A journey of 2,700 miles begins with one...

Dinner tonight was awesome. After existing on granola bars dipped in fresh honey, trail mix & water all day, I went for it for dinner. Spaghetti with red sauce, freeze dried turkey, sliced up summer sausage (known from this point forward as “Lil Chubbs”) with a nice shot of olive oil mixed in for good measure for dinner. Dessert I celebrated a little with a treat: chocolate mud pie courtesy of Alpine Aire Foods. Almost 800 calories of chocolatey decadent goodness.

Now I’m all curled up in my bivy with my quilt (I’ll talk more about the quilt later, WOW. Incredible), ready to go to bed. It’s 8:30, approaching “hiker midnight,” which is right around 9pm. I’m off to bed, and up at 5:30 tomorrow morning. I’m sore, especially my ankles, hips, & right knee, so my body can use the rest!

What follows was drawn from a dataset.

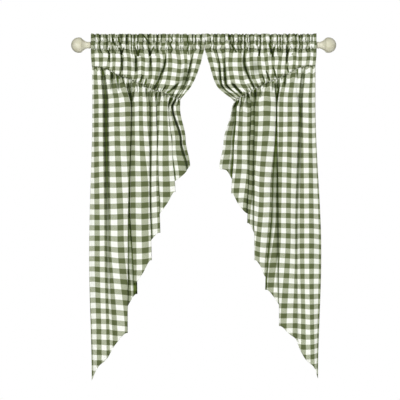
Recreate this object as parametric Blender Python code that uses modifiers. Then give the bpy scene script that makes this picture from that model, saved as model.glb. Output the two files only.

Thank you everyone for your prayers & support, and I hope you enjoy the video & pictures from the first day! (pictures coming soon, as soon as I figure out how to load them!)

God bless,
Dug (trail name: “Rawhide”). 🙂

This entry was posted in AlpineAire, Ashagram, Bombay, Brothels, Camping Food, Dehydrated Food, Dug Shelby, Equipment, Human Trafficking, Life Without Limbs, Mumbai Teen Challenge, Pacific Crest Trail, PLEASE DONATE!, Prostitution, Red Light District, Uncategorized. Bookmark the permalink.

5 Responses to Entry #1: San Diego/The Border/Hauser Creek. A long day!

  1. Dianne Rogers says:

    Hi Dug! Great to get your updates! Wishing you the best. Take care, God Bless, Be Safe. Thinking of you! – Dianne

  2. Bill Evans (Hound Dog) says:

    You don’t know my, found your blog through Facebook’s PCTA site, after a couple of clicks there you were. I’ll be looking in on you from Kentucky. PCT is a dream–but now the AT is closer.

    Be safe and I look forward to sharing your adventure.

    • thf2 says:

      Thanks Bill! I’ll be posting as often as WiFi along the trail allows. I appreciate hearing from folks across the country, even if I haven’t met them, really lifts the spirits. I hope you enjoy the videos & updates & thanks for following!